I LOOOOOVE Aquariums!!! Great pictures and amazing post!
🙂 The Monterey Bay Aquarium is dedicated to doing more than showcasing wild marine animals behind glass and I had a wonderful learning experience there.
Beautiful photos. I’ve always wanted to visit the Monterey Aquarium and your post has further inspired me. I agree with your assessment – we’re looking for ourselves or something in the fish or animals that we can relate to. But you’re right, children (and adults) need to take more away from the experience than a stuffed animal. The information is out there with regard to ecology and what individuals can do personally. The question is whether they’ll head the advice and if it will be in time to preserve these magnificent creatures.
I loved that the Monterey Bay Aquarium is focused on a ton of conservation efforts from how to breed aquarium creatures so that there won’t be a market for catching them in the wild to working with local fishermen for a sustainable seafood industry. The complex solutions they are working on are not easily digestible or swiftly implemented and many won’t show quick results, but they are there. Now it is up to each of us to decide what we want for the future and what we will do personally to change it. Thanks so much for your thoughtful comment.

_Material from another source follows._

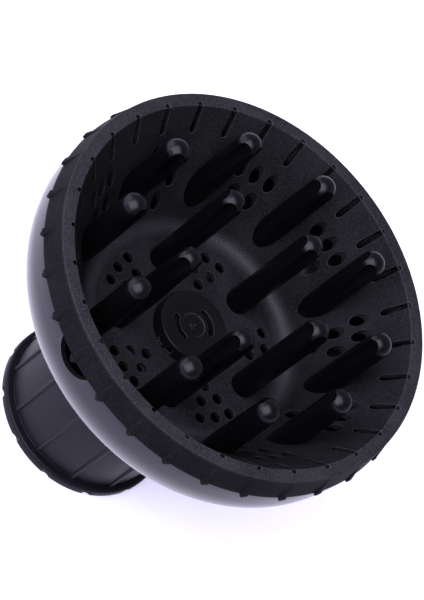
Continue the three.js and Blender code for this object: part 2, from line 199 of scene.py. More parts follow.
def moved(part, x, y):
    """A skin shifted level."""
    vertices, faces = part
    return [(v[0] + x, v[1] + y, v[2]) for v in vertices], faces


def stadium(first, first_radius, second, second_radius, steps):
    """The plan outline round two circles, as (x, y) points."""
    (x0, y0), (x1, y1) = first, second
    heading = math.atan2(y1 - y0, x1 - x0)
    lean = math.acos((first_radius - second_radius) / math.hypot(x1 - x0, y1 - y0))
    points = []
    for cx, cy, radius, start, end in (
        (x1, y1, second_radius, -lean, lean),
        (x0, y0, first_radius, lean, 2 * math.pi - lean),
    ):
        for i in range(steps + 1):
            angle = heading + start + (end - start) * i / steps
            points.append((cx + radius * math.cos(angle), cy + radius * math.sin(angle)))
    return points


def straight(points, low, high):
    """The skin of a plan outline, given as points, raised straight from low to high."""
    return loft([[(x, y, z) for x, y in points] for z in (low, high)])


def upright(outline, low, high, edge=0.0):
    """The skin of a plan outline raised from low to high, with rounded edges.

    outline(grow) gives the outline's points, grown outwards by that much.
    """
    steps = 3
    rings = []
    for i in range(steps + 1):
        angle = math.pi / 2 * i / steps
        inset, rise = edge * (1 - math.sin(angle)), edge * (1 - math.cos(angle))
        rings.append([(x, y, low + rise) for x, y in outline(-inset)])
    for i in range(steps + 1):
        angle = math.pi / 2 * (1 - i / steps)
        inset, rise = edge * (1 - math.sin(angle)), edge * (1 - math.cos(angle))
        rings.append([(x, y, high - rise) for x, y in outline(-inset)])
    return loft(rings)


def post(centre, radius, low, high, edge=0.0, steps=12):
    """The skin of an upright round post."""
    def outline(grow):
        circle = [polar(radius + grow, 180 * i / steps) for i in range(2 * steps)]
        return [(centre[0] + x, centre[1] + y) for x, y, _ in circle]
    return upright(outline, low, high, edge)


def arc_outline(ring, half, start, end, steps=16):
    """The plan outline of a bar bent round the axis, with round ends."""
    bearings = [start + (end - start) * i / steps for i in range(steps + 1)]
    cap_steps = 8

    def round_end(angle, side, width):
        centre = polar(ring, angle)
        arms = [polar(width, angle + side + 180 * i / cap_steps) for i in range(1, cap_steps)]
        return [(centre[0] + arm[0], centre[1] + arm[1]) for arm in arms]

    def outline(grow):
        width = half + grow
        outside = [polar(ring + width, bearing)[:2] for bearing in bearings]
        inside = [polar(ring - width, bearing)[:2] for bearing in reversed(bearings)]
        return outside + round_end(end, 0, width) + inside + round_end(start, 180, width)
    return outline


def sector_outline(inner, outer, start, end, steps=6):
    """The plan outline of a block between two radii and two angles."""
    def side(radius):
        return [polar(radius, start + (end - start) * i / steps)[:2] for i in range(steps + 1)]

    def outline(grow):
        return side(outer + grow) + side(inner - grow)[::-1]
    return outline


def bake(piece):
    """Makes the result of a piece's modifiers its own mesh."""
    view = bpy.context.evaluated_depsgraph_get()
    data = bpy.data.meshes.new_from_object(piece.evaluated_get(view))
    old = piece.data
    piece.modifiers.clear()
    piece.data = data
    bpy.data.meshes.remove(old)
    data.name = piece.name


def combine(piece, parts, operation="DIFFERENCE"):
    """Cuts the closed skins out of a piece, or joins them to it."""
    other = piece_from("tool", parts)
    modifier = piece.modifiers.new("combine", "BOOLEAN")
    modifier.operation = operation
    modifier.solver = "EXACT"
    modifier.object = other
    bake(piece)
    bpy.data.objects.remove(other)


def finished(piece, body, slot, material, *nodes, angle=28):
    """Smooth shading up to an angle, and the piece's place in the frame."""
    piece.data.materials.clear()
    piece.data.materials.append(material)
    piece.data.shade_smooth()
    piece.data.set_sharp_from_angle(angle=math.radians(angle))
    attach(piece, body)
    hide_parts(*nodes)
    return piece


# ---- Materials ----

COOL = (0.84, 0.81, 1, 1)  # the faint violet of the plastics' highlights
# the colour that the grille's painted shade darkens towards
BLACK = (0, 0, 0)
EDGE = 0.35  # the radius over which sharp edges are softened and given a painted highlight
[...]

Beautiful pictures and lovely perspective! The first time when I visited such a big Aquarium I was amazed at the sea life it captures before us, so near!I love watching jelly fish, they are most graceful! These finned creatures appear to be more wonderful than the animals in zoos.
Jellyfish are incredibly beautiful to watch and are the oldest multi-organ animals on our planet. Their population explosion in recent years, however, is causing concerns about ecosystem changes. Thanks for sharing your aquarium experience with me!